Instructions to follow:
Reproduce exactly the lines from the line with "upper_shell();" through the line with "obj.data.transform(world)", both included, and no other lines.

# Start of Provided data

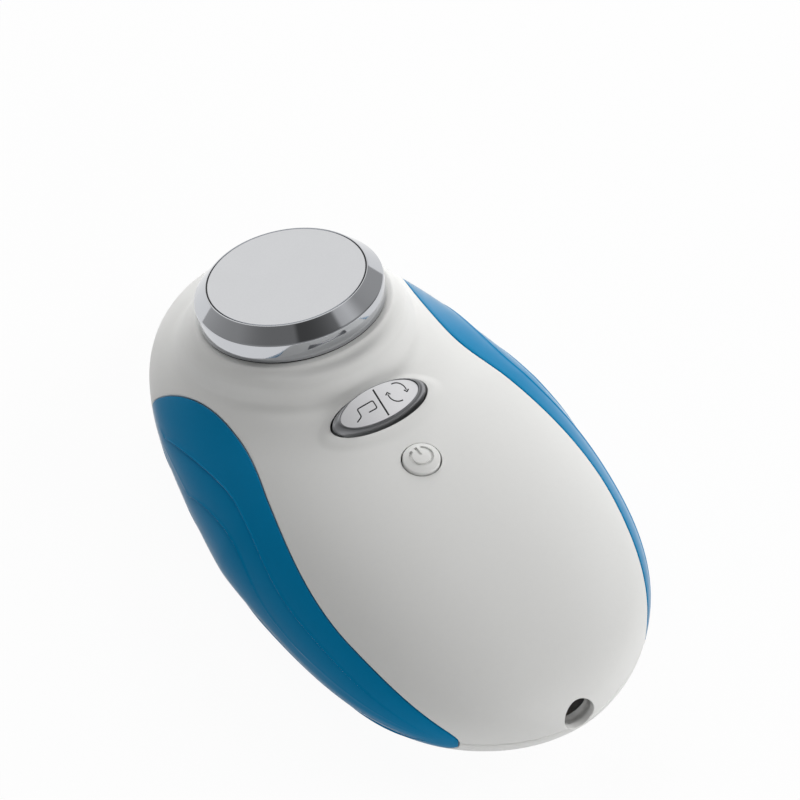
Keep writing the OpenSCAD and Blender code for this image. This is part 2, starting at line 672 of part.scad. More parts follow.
// ---------- mode rocker ----------
module mode_rocker() {
    color([0.45, 0.46, 0.48]) difference() {
        union() {
            rocker_frame() {
                translate([0, 0, -flank_h]) scale([1, (plate_b + flank_b) / (plate_a + flank_w), 1])
                    cylinder(r1 = plate_a + flank_w - flank_step, r2 = plate_a + plate_lip,
                             h = flank_h - 0.1);
                oval(plate_a + flank_w, plate_b + flank_b, stop_d - flank_h + 0.2, -stop_d);
                oval(plate_a + flank_w + stop_x, plate_b + flank_b + stop_y, stop_t, -stop_d - stop_t);
            }
            // web and hub on the pivot pin
            at_parting() translate([-hub_r, pivot_y - web_half, pivot_z])
                cube([2 * hub_r, 2 * web_half, web_top - pivot_z]);
            at_parting() translate([0, pivot_y, pivot_z])
                lengthwise(hub_r, -ear_y + ear_t / 2 + hub_play, ear_y - ear_t / 2 - hub_play);
            // pegs over the two mode switches
            at_parting() for (s = [-1, 1]) translate([s * peg_x, pivot_y, peg_z + peg_r]) {
                cylinder(r = peg_r, h = web_top - peg_z - peg_r);
                sphere(r = peg_r);
            }
        }
        rocker_frame() oval(plate_a + plate_fit, plate_b + plate_fit, cut, -plate_t);
        at_parting() translate([0, pivot_y, pivot_z]) lengthwise(pin_r + pin_run, -cut, cut);
    }
}

module mode_plate() {
    color([0.82, 0.83, 0.84]) rocker_frame() difference() {
        oval(plate_a, plate_b, plate_t, -plate_t);
        translate([-groove_w / 2, -plate_b, -groove_d]) cube([groove_w, 2 * plate_b, cut]);
    }
}

module rocker_pin() {
    reach = ear_y + ear_t / 2 + pin_out;
    color("gray") at_parting() translate([0, pivot_y, pivot_z]) lengthwise(pin_r, -reach, reach);
}

// ---------- power key ----------
module power_button() {
    top = top_z(0, power_y) + power_proud;
    color([0.9, 0.9, 0.89]) at_parting() translate([0, power_y, 0]) {
        intersection() {
            translate([0, 0, key_rim_z]) cylinder(r = power_r, h = top - key_rim_z);
            translate([0, 0, top - key_dome]) sphere(r = key_dome, $fn = 96);
        }
        translate([0, 0, key_rim_z]) cylinder(r = power_r + key_rim, h = key_rim_t);
        translate([0, 0, plunger_z + touch]) cylinder(r = key_stem_r, h = key_rim_z - plunger_z);
    }
}

// ---------- board and what it carries ----------
module control_board() {
    color([0.1, 0.36, 0.2]) at_parting() translate([0, 0, board_low]) difference() {
        union() {
            translate([-board_w / 2, board_back, 0]) cube([board_w, board_front - board_back, board_t]);
            translate([-board_tail_w / 2, board_back - board_tail, 0])
                cube([board_tail_w, board_tail + 1, board_t]);
        }
        mirrored() for (p = board_spots) translate([p[0], p[1], -1])
            cylinder(r = board_screw_r + shank_fit, h = board_t + 2);
    }
}

module screw(r, r_head, h_head, length) {
    translate([0, 0, -h_head]) cylinder(r = r_head, h = h_head);
    translate([0, 0, -h_head / 2]) cylinder(r = r, h = length + h_head / 2);
}

module board_screws() {
    color("silver") at_parting() mirrored() for (p = board_spots) translate([p[0], p[1], board_low])
        screw(board_screw_r, 2 * board_screw_r, 1.2 * board_screw_r, board_t + board_screw_in);
}

module case_screws() {
    color("silver") at_parting() mirrored() for (p = case_spots) translate([p[0], p[1], -screw_seat])
        screw(screw_r, screw_head_r, 0.7 * screw_head_r, screw_seat + screw_in);
}

module switch_body(x, y) {
    color(dark) at_parting() translate([x, y, board_z]) difference() {
        translate([-switch_w / 2, -switch_w / 2, 0]) cube([switch_w, switch_w, switch_h]);
        translate([0, 0, switch_h - plunger_in - plunger_room])
            cylinder(r = plunger_r + plunger_fit, h = plunger_in + plunger_room + 1);
    }
}

module plunger(x, y) {
    color([0.85, 0.85, 0.8]) at_parting() translate([x, y, board_z + switch_h - plunger_in])
        cylinder(r = plunger_r, h = plunger_h + plunger_in);
}

module power_switch() {
    switch_body(0, power_y);
}
module power_plunger() {
    plunger(0, power_y);
}
module mode_switch_left() {
    switch_body(-peg_x, pivot_y);
}
module mode_plunger_left() {
    plunger(-peg_x, pivot_y);
}
module mode_switch_right() {
    switch_body(peg_x, pivot_y);
}
module mode_plunger_right() {
    plunger(peg_x, pivot_y);
}

// ---------- plug socket ----------
module dc_jack() {
    block_y = jack_y + jack_back;
    block_z = inlet_z - jack_low;
    color(dark) at_parting() difference() {
        union() {
            translate([0, 0, inlet_z]) lengthwise(socket_r + socket_wall, jack_y, jack_y + jack_barrel);
            translate([-jack_block[0] / 2, block_y, block_z])
                cube([jack_block[0], jack_block[1], board_low - block_z]);
        }
        translate([0, 0, inlet_z]) lengthwise(socket_r, jack_y - 1, jack_y + jack_block[1]);
    }
}

module jack_contact() {
    color("gold") at_parting() translate([0, 0, inlet_z])
        lengthwise(contact_r, jack_y + contact_in, jack_y + jack_block[1]);
}

// ---------- electronics under and on the board ----------
module transformer_core() {
    color([0.22, 0.22, 0.24]) at_parting() translate([core_at[0], core_at[1], board_low - core_h])
        difference() {
            translate([-2.5 * leg_w, -core_d / 2, 0]) cube([5 * leg_w, core_d, core_h]);
            for (s = [-1, 1]) translate([(s - 0.5) * leg_w, -core_d / 2 - 1, core_yoke])
                cube([leg_w, core_d + 2, core_h - 2 * core_yoke]);
        }
}

module transformer_winding() {
    w = 3 * leg_w - 2 * coil_play;
    h = core_h - 2 * core_yoke - 2 * coil_play;
    color([0.75, 0.5, 0.15]) at_parting()
        translate([core_at[0], core_at[1], board_low - core_h + core_yoke + coil_play]) difference() {
            translate([-w / 2, -core_d / 2 - coil_out, 0]) cube([w, core_d + 2 * coil_out, h]);
            translate([-leg_w / 2, -core_d / 2, -1]) cube([leg_w, core_d, h + 2]);
        }
}

module capacitors() {
    color([0.15, 0.15, 0.4]) at_parting() for (k = [0 : 2])
        translate([cap_x, cap_y - k * (2 * cap_r + cap_gap), board_low - cap_h])
            cylinder(r = cap_r, h = cap_h);
}

module control_chip() {
    pins = floor(chip_l / pin_pitch) - 1;
    color(dark) at_parting() translate([0, chip_y, board_z]) {
        translate([-chip_l / 2, -chip_w / 2, chip_lift]) cube([chip_l, chip_w, chip_h]);
        for (k = [0 : pins]) for (s = [-1, 1])
            translate([(k - pins / 2) * pin_pitch - leg[0] / 2, s * (chip_w / 2 + leg_out) - leg[1] / 2, 0])
                cube(leg);
    }
}

module power_transistor() {
    color(dark) at_parting() translate([transistor_at[0], transistor_at[1], board_low - transistor[2]])
        difference() {
            cube(transistor);
            translate([-1, -1, -1])
                cube([transistor[0] + 2, transistor[1] + 1 - tab_t, 0.5 * transistor[2]]);
        }
}

module heat_sink() {
    color([0.6, 0.62, 0.64]) at_parting() translate([sink_at[0], sink_at[1], board_low - sink[2]]) {
        cube(sink);
        for (x = [0 : fin_pitch : sink[0] - fin_t]) translate([x, sink[1] - fin_in, 0])
            cube([fin_t, fin_out, sink[2]]);
    }
}

module resistors() {
    color([0.7, 0.6, 0.45]) at_parting() for (k = [-1.5 : 1.5])
        translate([k * resistor_pitch, resistor_y, board_z + resistor_r]) rotate([90, 0, 0])
            cylinder(r = resistor_r, h = resistor_l, center = true);
}

upper_shell();
lower_shell();
grip_left();
grip_right();
treatment_head();
head_seal();
head_nut();
piezo_disc();
piezo_leads();
mode_rocker();
mode_plate();
rocker_pin();
power_button();
control_board();
board_screws();
case_screws();
power_switch();
power_plunger();
mode_switch_left();
mode_plunger_left();
mode_switch_right();
mode_plunger_right();
dc_jack();
jack_contact();
transformer_core();
transformer_winding();
capacitors();
control_chip();
power_transistor();
heat_sink();
resistors();
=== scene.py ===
import bpy
import json
import math
import numpy as np
from mathutils import Matrix, Vector

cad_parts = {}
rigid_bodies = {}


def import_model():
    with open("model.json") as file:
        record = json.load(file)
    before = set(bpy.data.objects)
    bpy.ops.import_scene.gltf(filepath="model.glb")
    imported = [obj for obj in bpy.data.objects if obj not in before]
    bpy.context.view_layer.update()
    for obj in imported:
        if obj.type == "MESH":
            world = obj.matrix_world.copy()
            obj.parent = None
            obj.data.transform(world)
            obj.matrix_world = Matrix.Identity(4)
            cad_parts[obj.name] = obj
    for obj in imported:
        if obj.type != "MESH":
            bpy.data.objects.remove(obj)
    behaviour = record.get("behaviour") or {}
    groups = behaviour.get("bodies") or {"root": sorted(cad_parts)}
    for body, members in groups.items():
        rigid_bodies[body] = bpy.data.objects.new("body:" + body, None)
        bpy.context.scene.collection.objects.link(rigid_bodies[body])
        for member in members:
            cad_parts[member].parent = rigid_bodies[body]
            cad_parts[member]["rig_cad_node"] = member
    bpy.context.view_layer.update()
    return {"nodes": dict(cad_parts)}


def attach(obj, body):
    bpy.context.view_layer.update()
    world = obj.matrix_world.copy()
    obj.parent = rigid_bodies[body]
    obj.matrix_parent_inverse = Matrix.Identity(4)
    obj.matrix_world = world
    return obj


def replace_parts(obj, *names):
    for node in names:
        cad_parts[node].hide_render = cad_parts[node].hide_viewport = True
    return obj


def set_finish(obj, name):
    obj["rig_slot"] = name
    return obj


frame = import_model()
mm = 0.001
partHeight = 8.85  # the case's parting line above the floor, mm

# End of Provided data

Result for this exercise:
upper_shell();
lower_shell();
grip_left();
grip_right();
treatment_head();
head_seal();
head_nut();
piezo_disc();
piezo_leads();
mode_rocker();
mode_plate();
rocker_pin();
power_button();
control_board();
board_screws();
case_screws();
power_switch();
power_plunger();
mode_switch_left();
mode_plunger_left();
mode_switch_right();
mode_plunger_right();
dc_jack();
jack_contact();
transformer_core();
transformer_winding();
capacitors();
control_chip();
power_transistor();
heat_sink();
resistors();
=== scene.py ===
import bpy
import json
import math
import numpy as np
from mathutils import Matrix, Vector

cad_parts = {}
rigid_bodies = {}


def import_model():
    with open("model.json") as file:
        record = json.load(file)
    before = set(bpy.data.objects)
    bpy.ops.import_scene.gltf(filepath="model.glb")
    imported = [obj for obj in bpy.data.objects if obj not in before]
    bpy.context.view_layer.update()
    for obj in imported:
        if obj.type == "MESH":
            world = obj.matrix_world.copy()
            obj.parent = None
            obj.data.transform(world)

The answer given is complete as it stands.